-- BEGIN Supplied information --

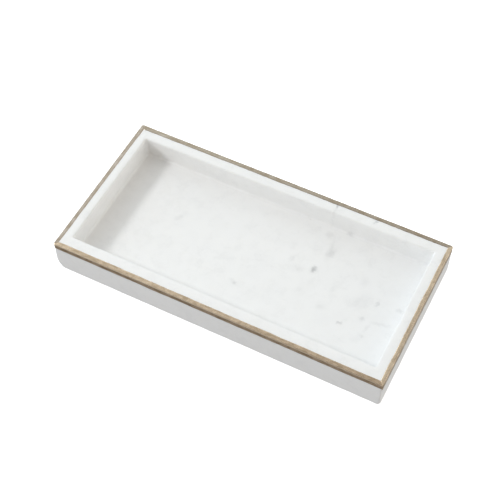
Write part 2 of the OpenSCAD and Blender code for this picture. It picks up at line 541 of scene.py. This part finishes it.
# %% [markdown]
# ## Writing shaders as sums
#
# A node tree is easier to read as arithmetic. `Value` wraps one socket and turns `+`, `-`, `*`
# and `/` into Math nodes, in either order, so `1 - mask` works. `Graph` holds a node tree, and
# its `add` method makes any other node: first its settings, then what goes into its sockets.
# `Finish` is the graph of one new material.

# %% A socket that can be added and multiplied
class Value:
    def __init__(self, graph, socket):
        self.graph = graph
        self.socket = socket

    def maths(self, operation, *inputs):
        return self.graph.add("ShaderNodeMath", {"operation": operation}, dict(enumerate(inputs)))

    def __add__(self, other):
        return self.maths("ADD", self, other)

    def __radd__(self, other):
        return self.maths("ADD", other, self)

    def __sub__(self, other):
        return self.maths("SUBTRACT", self, other)

    def __rsub__(self, other):
        return self.maths("SUBTRACT", other, self)

    def __mul__(self, other):
        return self.maths("MULTIPLY", self, other)

    def __rmul__(self, other):
        return self.maths("MULTIPLY", other, self)

    def __truediv__(self, other):
        return self.maths("DIVIDE", self, other)

    def __rtruediv__(self, other):
        return self.maths("DIVIDE", other, self)

    def size(self):
        return self.maths("ABSOLUTE", self)

    def at_most(self, other):
        return self.maths("MINIMUM", self, other)

    def at_least(self, other):
        return self.maths("MAXIMUM", self, other)

# %% A graph and its one way to add a node
class Graph:
    def __init__(self, tree):
        self.tree = tree

    def add(self, kind, settings=None, inputs=None, output=0):
        node = self.tree.nodes.new(kind)
        for name, setting in (settings or {}).items():
            setattr(node, name, setting)
        for name, given in (inputs or {}).items():
            self.put(node.inputs[name], given)
        return Value(self, node.outputs[output])

    def put(self, socket, given):
        if isinstance(given, Value):
            self.tree.links.new(given.socket, socket)
        else:
            socket.default_value = given

    def split(self, vector):
        """The three parts of a vector, as values."""
        whole = self.add("ShaderNodeSeparateXYZ", {}, {0: vector})
        return [Value(self, output) for output in whole.socket.node.outputs]

    def vector(self, operation, first, second, output=0):
        second_name = "Scale" if operation == "SCALE" else 1
        return self.add("ShaderNodeVectorMath", {"operation": operation},
                        {0: first, second_name: second}, output)


class Finish(Graph):
    def __init__(self, name):
        self.material = bpy.data.materials.new(name)
        self.material.use_nodes = True
        super().__init__(self.material.node_tree)
        self.shader = self.tree.nodes["Principled BSDF"]

    def shade(self, **inputs):
        for name, given in inputs.items():
            self.put(self.shader.inputs[name.replace("_", " ")], given)

# %% [markdown]
# Four helpers do most of the drawing. `place_in_mm` gives the point's own place on the tray in
# millimetres, so a pattern's size can be given in millimetres too. `cloud` is noise, `fade`
# turns a distance into a soft-edged mask, and `tint` mixes two colours by a mask.

# %% Drawing helpers
def place_in_mm(finish, stretch=(1, 1, 1)):
    own = finish.add("ShaderNodeTexCoord", output="Object")
    return finish.vector("MULTIPLY", own, tuple(s / MM for s in stretch))


def cloud(finish, place, size, detail=2.0, roughness=0.5, shift=0.0):
    """Noise from 0 to 1 whose blobs are about size millimetres across."""
    moved_place = finish.vector("ADD", place, (shift, -shift, 0.6 * shift))
    return finish.add("ShaderNodeTexNoise", {"noise_dimensions": "3D"},
                      {"Vector": moved_place, "Scale": 1 / size, "Detail": detail,
                       "Roughness": roughness})


def fade(finish, distance, full, nothing):
    """1 where distance is under full, 0 where it is over nothing, and smooth between."""
    return finish.add("ShaderNodeMapRange", {"interpolation_type": "SMOOTHSTEP"},
                      {"Value": distance, "From Min": full, "From Max": nothing,
                       "To Min": 1.0, "To Max": 0.0})


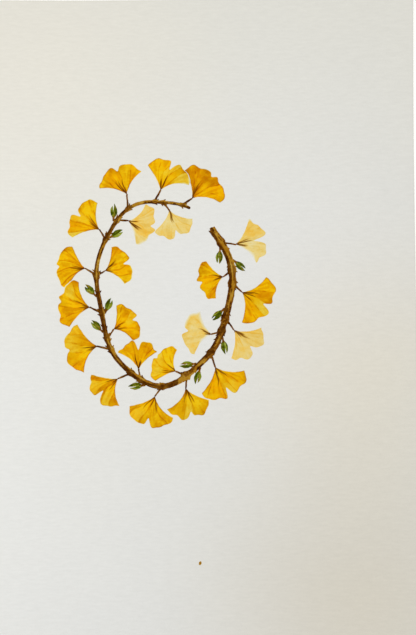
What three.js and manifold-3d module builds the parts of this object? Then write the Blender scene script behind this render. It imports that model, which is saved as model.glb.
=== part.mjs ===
// A sheet of watercolour paper, lying face up, with an open wreath of ginkgo leaves painted on it.
// Millimetres. +X runs to the picture's right, +Y to its top and +Z up. The origin is on the surface
// that the sheet lies on, under the middle of the sheet.
import * as THREE from "three";
import { mergeVertices } from "three/addons/utils/BufferGeometryUtils.js";
import Module from "manifold-3d";

const wasm = await Module();
wasm.setup();

// The sheet: a quarter of an imperial sheet, cut clean on all four sides
const SHEET_WIDTH = 279.4;
const SHEET_HEIGHT = 381;
const SHEET_THICKNESS = 0.6;
const SHEET_COLUMNS = 18;
const SHEET_ROWS = 24;
const PAPER_COLOUR = 0xe2e0d8;
const PAPER_ROUGHNESS = 0.9;

// Each corner curls up by lift, in a bend that begins reach away from it, counted along both edges
const CORNERS = [
  { across: 1, up: 1, lift: 4.5, reach: 120 },
  { across: 1, up: -1, lift: 8, reach: 150 },
  { across: -1, up: -1, lift: 4, reach: 120 },
  { across: -1, up: 1, lift: 3, reach: 110 },
];
// The right-hand edge rises a little too, all along the sheet
const RIGHT_EDGE_LIFT = 1.5;
const RIGHT_EDGE_START = 75;

// The coats of paint are drawn thicker than life, and a strip of bare paper parts neighbours
const COAT_THICKNESS = 0.2;
const COAT_ROUGHNESS = 0.85;
const WHITE_GAP = 0.4;
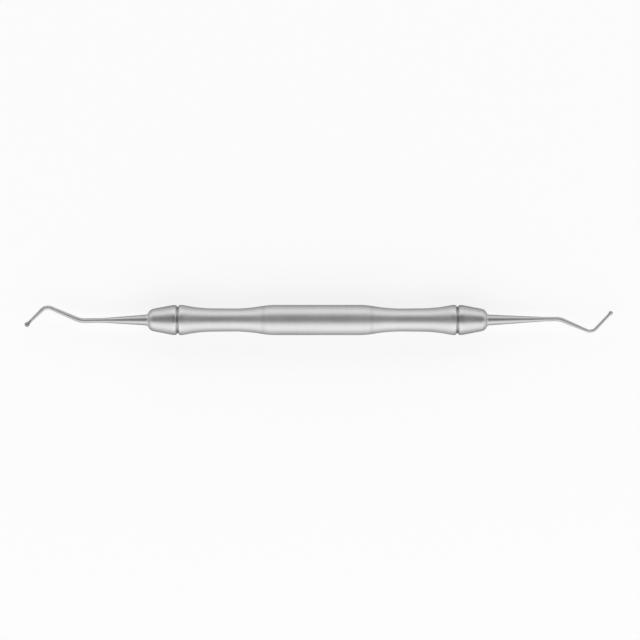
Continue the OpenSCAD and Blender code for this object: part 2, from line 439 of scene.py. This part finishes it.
class Rod:
    """A round rod that grows ring by ring along X, with bends in the level plane.
    Each of its points remembers its place on the rod as it was before the bends."""

    def __init__(self, x, d):
        self.bm = bmesh.new()
        self.straight = self.bm.verts.layers.float_vector.new("straight")
        self.middle = Vector((x, 0, 0))
        self.heading = Vector((1, 0, 0))
        self.along = x - FACE
        self.d = d
        bmesh.ops.create_circle(
            self.bm, cap_ends=True, cap_tris=True, segments=SHANK_STEPS, radius=d / 2,
            matrix=Matrix.Translation(self.middle) @ Matrix.Rotation(math.pi / 2, 4, "Y"),
        )
        self.edges = [e for e in self.bm.edges if e.is_boundary]
        self.remember(self.bm.verts)

    def remember(self, verts):
        """Notes where on the straight rod the points of the newest ring are."""
        back = self.heading.rotation_difference(Vector((1, 0, 0)))
        for v in verts:
            place = back @ (v.co - self.middle)
            v[self.straight] = Vector((self.along, place.y, place.z))

    def ring(self, length, d):
        """Grows one straight step, to another diameter."""
        made = bmesh.ops.extrude_edge_only(self.bm, edges=self.edges)["geom"]
        verts = [v for v in made if isinstance(v, bmesh.types.BMVert)]
        self.edges = [e for e in made if isinstance(e, bmesh.types.BMEdge)]
        here = Matrix.Translation(-self.middle)
        bmesh.ops.scale(self.bm, vec=Vector((1, 1, 1)) * d / self.d, space=here, verts=verts)
        bmesh.ops.translate(self.bm, vec=self.heading * length, verts=verts)
        self.middle += self.heading * length
        self.along += length
        self.d = d
        self.remember(verts)
        return verts

    def leg(self, length, d, step=LEG_STEP):
        """Grows a straight or tapered leg in short steps."""
        steps = max(1, round(length / step))
        start = self.d
        for i in range(steps):
            self.ring(length / steps, start + (d - start) * (i + 1) / steps)

    def bend(self, radius, degrees):
        """Bends to the left, or to the right where the angle is negative."""
        steps = max(2, round(abs(degrees) / BEND_STEP))
        angle = math.radians(degrees) / steps
        left = Vector((-self.heading.y, self.heading.x, 0))
        centre = self.middle + left * math.copysign(radius, angle)
        turn = Matrix.Rotation(angle, 3, "Z")
        for _ in range(steps):
            verts = list({v for e in self.edges for v in e.verts})
            made = bmesh.ops.spin(
                self.bm, geom=verts + self.edges, cent=centre, axis=(0, 0, 1),
                angle=angle, steps=1,
            )["geom_last"]
            self.edges = [e for e in made if isinstance(e, bmesh.types.BMEdge)]
            self.middle = centre + turn @ (self.middle - centre)
            self.heading = turn @ self.heading
            self.along += radius * abs(angle)
            self.remember(v for v in made if isinstance(v, bmesh.types.BMVert))

    def ball(self, d, blend):
        """Grows a hollow blend and a ball out of the neck, and closes it at its pole."""
        neck_r, ball_r = self.d / 2, d / 2
        reach = ball_reach(neck_r, ball_r, blend)
        touch = math.atan2(reach, neck_r + blend)
        hollow_turns = [touch * i / HOLLOW_STEPS for i in range(1, HOLLOW_STEPS + 1)]
        ball_turns = [
            -touch + (math.pi / 2 + touch) * i / BALL_STEPS for i in range(1, BALL_STEPS)
        ]
        outline = [
            (blend * math.sin(a), neck_r + blend * (1 - math.cos(a))) for a in hollow_turns
        ] + [
            (reach + ball_r * math.sin(a), ball_r * math.cos(a)) for a in ball_turns
        ]
        gone = 0
        for x, radius in outline:
            self.ring(x - gone, 2 * radius)
            gone = x
        pole = self.ring(reach + ball_r - gone, self.d)
        bmesh.ops.pointmerge(self.bm, verts=pole, merge_co=self.middle)


def working_end(name, node, place, lean, taper_l, thin_d, first_l, middle_angle, middle_l,
                second_d, tip_angle, tip_l, neck_d, ball_d, ball_blend, painted_ball_shade):
    """A working end from its tang to its ball. The lengths run from corner to corner of the
    bends, so each leg is shorter by what the bends cut off it."""
    first_turn = lean + middle_angle
    second_turn = middle_angle + tip_angle
    lean_cut = LEAN_R * math.tan(math.radians(lean / 2))
    first_cut = FIRST_R * math.tan(math.radians(first_turn / 2))
    second_cut = SECOND_R * math.tan(math.radians(second_turn / 2))
    ball_l = ball_reach(neck_d / 2, ball_d / 2, ball_blend) + ball_d / 2
    rod = Rod(FACE - TANG_L, ROOT_D - 2 * TANG_CHAMFER)
    rod.ring(TANG_CHAMFER, ROOT_D)
    rod.leg(TANG_L - TANG_CHAMFER, ROOT_D, TANG_STEP)
    rod.bend(LEAN_R, lean)
    rod.leg(taper_l - 2 * lean_cut, thin_d)
    rod.leg(first_l - taper_l - first_cut, thin_d)
    rod.bend(FIRST_R, -first_turn)
    rod.leg(middle_l - first_cut - second_cut, second_d)
    rod.bend(SECOND_R, second_turn)
    rod.leg(tip_l - second_cut - ball_l, neck_d)
    rod.ball(ball_d, ball_blend)
    # The ball's painted shade goes into the steel here
    steel = ground_steel(name + "_steel", rod.along, painted_ball_shade)
    finished(rod.bm, name, node, steel, place)


def camera():
    """Straight above the instrument, with the photograph's width of view."""
    data = bpy.data.cameras.new("camera")
    data.sensor_width = SENSOR
    data.lens = LENS
    data.clip_start, data.clip_end = CLIP
    cam = bpy.data.objects.new("camera", data)
    distance = LENS / SENSOR * PHOTO_SIDE * PIXEL
    cam.location = Vector((VIEW_SHIFT * PIXEL, 0, AXIS_Z + distance)) * MM
    bpy.context.scene.collection.objects.link(cam)
    bpy.context.scene.camera = cam


def floor():
    """A pale matt floor that keeps the shadow and is nearly white to look at."""
    shader = Shader("pale_floor")
    camera_ray, glossy_ray, clear_ray = (shader.node("LightPath", out=ray) for ray in LOOKING_RAYS)
    looking = camera_ray.maths("MAXIMUM", glossy_ray).maths("MAXIMUM", clear_ray)
    matt = shader.node("BsdfDiffuse", {"Color": grey(FLOOR_TONE)})
    white = shader.node("Emission", {"Color": grey(1), "Strength": 1})
    surface = shader.node("MixShader", {
        "Fac": looking * FLOOR_WHITE, FIRST_SHADER: matt, SECOND_SHADER: white,
    })
    bm = bmesh.new()
    bmesh.ops.create_grid(bm, x_segments=1, y_segments=1, size=FLOOR_SIZE)
    mesh = bpy.data.meshes.new("floor")
    bm.to_mesh(mesh)
    bm.free()
    mesh.materials.append(shader.finish(surface))
    plane = bpy.data.objects.new("floor", mesh)
    bpy.context.scene.collection.objects.link(plane)


def softbox(name, side, height, distance, size, brightness):
    """A soft lamp that faces the instrument, given by how bright it is to look at."""
    data = bpy.data.lights.new(name, "AREA")
    data.shape = "RECTANGLE"
    data.size, data.size_y = size
    data.energy = brightness * math.pi * size[0] * size[1]
    lamp = bpy.data.objects.new(name, data)
    turn = Matrix.Rotation(math.radians(side), 4, "Z")
    tilt = Matrix.Rotation(math.radians(90 - height), 4, "X")
    lamp.matrix_world = turn @ tilt @ Matrix.Translation((0, 0, distance))
    lamp.visible_camera = False
    bpy.context.scene.collection.objects.link(lamp)


def studio():
    """An evenly lit room with the soft lamps in it."""
    room = bpy.data.worlds.new("studio")
    room.use_nodes = True
    room.node_tree.nodes["Background"].inputs["Color"].default_value = grey(STUDIO_LEVEL)
    bpy.context.scene.world = room
    for name, settings in LAMPS.items():
        softbox(name, **settings)


camera()
studio()
floor()
satin = satin_steel()
handle(satin)
nose("left_nose_plug", "left_nose", TO_LEFT, satin)
nose("right_nose_plug", "right_nose", TO_RIGHT, satin)
working_end("left_plugger", "left_working_end", TO_LEFT, **LEFT_END)
working_end("right_plugger", "right_working_end", TO_RIGHT, **RIGHT_END)

bpy.context.scene.view_settings.view_transform = "Standard"
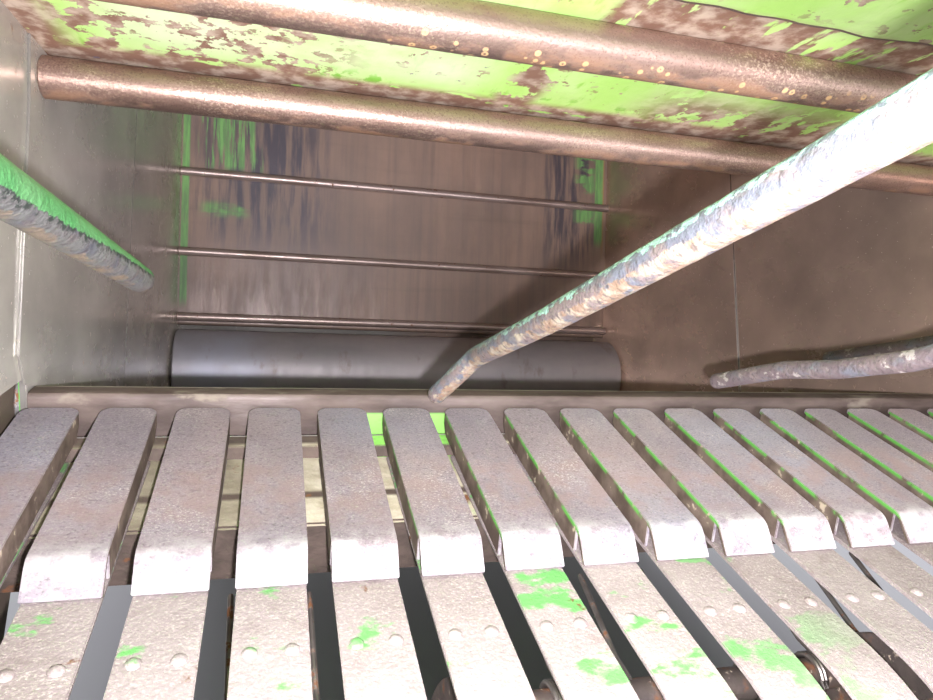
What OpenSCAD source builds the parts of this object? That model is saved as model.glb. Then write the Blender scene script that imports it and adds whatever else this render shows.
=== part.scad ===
// Pickup and intake chamber of a square baler, taken off the machine.
// X runs across the machine, Y from front to rear, Z up. Every height and
// distance below is counted from the ground line and the chamber's mouth
// region; the whole unit is then moved so that the origin is the centre of
// the bolt pattern on the rear posts, where it is carried.

/* [Chamber] */
// Clear width between the two side walls
chamber_w = 1200; // [1100:10:1300]
// Thickness of the side wall plates
wall_t = 8; // [6:1:10]
// Thickness of the bent sheets
sheet_t = 4; // [3:0.5:5]
// Thickness of the wear liners inside the walls
liner_t = 3; // [2:0.5:3.5]
// Height of the chamber's flat roof
roof_z = 965; // [960:5:990]
// Slope of the chamber floor, falling to the rear
floor_slope = 18.4; // [17:0.1:19]
// Radius of the smooth roller at the end of the floor
roller_r = 100; // [90:1:104]
// Diameter of the three round bars on the back plate
back_bar_d = 22; // [16:1:26]

/* [Mouth] */
// Diameter of the two polished cross tubes over the mouth
cross_tube_d = 43; // [40:1:48]
// Height of the lower cross tube
lower_tube_z = 879; // [877:1:884]
// Height of the upper cross tube
upper_tube_z = 930; // [922:1:932]
// Slope of the ceiling sheet, rising to the front
ceiling_slope = 10.7; // [10:0.1:11.5]
// Height of the sill bar's top edge
sill_z = 565; // [560:1:570]

/* [Deck] */
// Number of slats across the deck
slat_count = 17; // [15:1:19]
// Slot between two slats, where the tines pass
slat_gap = 18.5; // [17:0.5:22]
// Slope of the deck, rising to the rear
deck_slope = 10; // [9:0.5:11]
// Depth of the slats' side flanges
flange_h = 24; // [16:1:24]
// Slot between two stripper bands
band_gap = 20; // [18:0.5:24]
// Radius of the stripper bands round the reel
band_r = 190; // [184:1:194]

/* [Reel] */
// Radius of the tine tips
tine_tip_r = 250; // [240:1:250]
// Number of tine bars
bar_count = 4; // [3:1:6]
// Radius of the circle on which the tine bars lie
bar_circle_r = 118; // [100:1:122]
// Diameter of the tine wire
tine_d = 6; // [5:0.5:7]

/* [Crop guard] */
// Diameter of the guard tines, before wear
guard_tine_d = 24; // [20:1:26]
// Diameter of the guard's pivot tube
guard_tube_d = 60; // [50:1:70]

/* [Gauge wheels] */
// Diameter of the gauge wheels
wheel_d = 400; // [380:5:400]
// Width of the gauge wheels
wheel_w = 110; // [90:5:120]

/* [Hidden] */
$fn = 64;
half_w = chamber_w / 2;
side_x = half_w + liner_t;
outer_x = side_x + wall_t;
pitch = (chamber_w + 24) / slat_count;
slat_w = pitch - slat_gap;
band_w = pitch - band_gap;
plate_x = outer_x + 7;
plate_t = 8;
arm_x = plate_x + plate_t;
arm_t = 12;

// Centre of the bolt pattern on the rear posts
mount = [0, 1000, 550];
bolt_r = 9;
bolt_dx = 1296;
bolt_dz = 500;

// Points in the side view are [y, z]
mouth = [-230, 552];
knee = [-464, 552 - 234 * tan(deck_slope)];
nose = [-482, 487];
hinge = [-174, 545];
reel = [-574, 280];
roller = [826, 330];
guard_pivot = [-940, 886];
wheel = [-470, wheel_d / 2];
lower_tube = [-130, lower_tube_z];
upper_tube = [-374, upper_tube_z];
// Gap between the lower cross tube and the ceiling sheet above it
ceiling_gap = 8.5;
floor_start = [-212, 545];
lap_y = -436;
back_t = 5;
back_top = [994.8, roof_z];
back_mid = [926, 648];
back_low = [881, 433];
seam_low = [250.6, 508];
seam_high = [380, 903];
// The bands leave the arc at these angles, with a tongue under the slats and a tail below
band_start = 97.5;
band_end = 285;
band_tongue = 326;
band_tail = 230;
// Running clearance of every shaft and pin
run = 0.05;
shaft_r = 25;
roller_shaft_r = 20;
drive_stub_r = 17.5;
pin_r = 20;

// Helpers in the side view

function unit(v) = v / norm(v);
function turn_of(d) = d > 180 ? d - 360 : d < -180 ? d + 360 : d;

// Arc of radius r that rounds the corner b between a and c
function fillet(a, b, c, r, n = 6) =
    let (
        u = unit(a - b),
        w = unit(c - b),
        half = acos(u * w) / 2,
        centre = b + unit(u + w) * r / sin(half),
        from = b + u * r / tan(half) - centre,
        to = b + w * r / tan(half) - centre,
        a0 = atan2(from.y, from.x),
        turn = turn_of(atan2(to.y, to.x) - a0)
    )
    [for (i = [0:n]) centre + r * [cos(a0 + turn * i / n), sin(a0 + turn * i / n)]];

// Outline of a sheet whose upper face follows a path drawn from front to rear
function side_of(path, i) =
    let (d = unit(path[min(i + 1, len(path) - 1)] - path[max(i - 1, 0)]))
    [d.y, -d.x];
function strip(path, t) =
    concat(path, [for (i = [len(path) - 1:-1:0]) path[i] + t * side_of(path, i)]);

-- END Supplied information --

**What to produce:** In the data above, find the line that contains "What three.js and" and the line that contains "Each of its". Repeat exactly those lines and every line between them, and only those.

**Reply:**
What three.js and manifold-3d module builds the parts of this object? Then write the Blender scene script behind this render. It imports that model, which is saved as model.glb.
=== part.mjs ===
// A sheet of watercolour paper, lying face up, with an open wreath of ginkgo leaves painted on it.
// Millimetres. +X runs to the picture's right, +Y to its top and +Z up. The origin is on the surface
// that the sheet lies on, under the middle of the sheet.
import * as THREE from "three";
import { mergeVertices } from "three/addons/utils/BufferGeometryUtils.js";
import Module from "manifold-3d";

const wasm = await Module();
wasm.setup();

// The sheet: a quarter of an imperial sheet, cut clean on all four sides
const SHEET_WIDTH = 279.4;
const SHEET_HEIGHT = 381;
const SHEET_THICKNESS = 0.6;
const SHEET_COLUMNS = 18;
const SHEET_ROWS = 24;
const PAPER_COLOUR = 0xe2e0d8;
const PAPER_ROUGHNESS = 0.9;

// Each corner curls up by lift, in a bend that begins reach away from it, counted along both edges
const CORNERS = [
  { across: 1, up: 1, lift: 4.5, reach: 120 },
  { across: 1, up: -1, lift: 8, reach: 150 },
  { across: -1, up: -1, lift: 4, reach: 120 },
  { across: -1, up: 1, lift: 3, reach: 110 },
];
// The right-hand edge rises a little too, all along the sheet
const RIGHT_EDGE_LIFT = 1.5;
const RIGHT_EDGE_START = 75;

// The coats of paint are drawn thicker than life, and a strip of bare paper parts neighbours
const COAT_THICKNESS = 0.2;
const COAT_ROUGHNESS = 0.85;
const WHITE_GAP = 0.4;
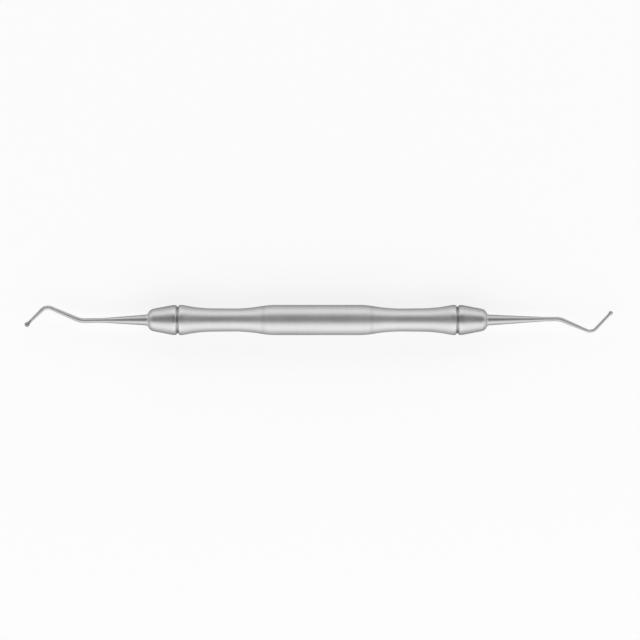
Continue the OpenSCAD and Blender code for this object: part 2, from line 439 of scene.py. This part finishes it.
class Rod:
    """A round rod that grows ring by ring along X, with bends in the level plane.
    Each of its points remembers its place on the rod as it was before the bends."""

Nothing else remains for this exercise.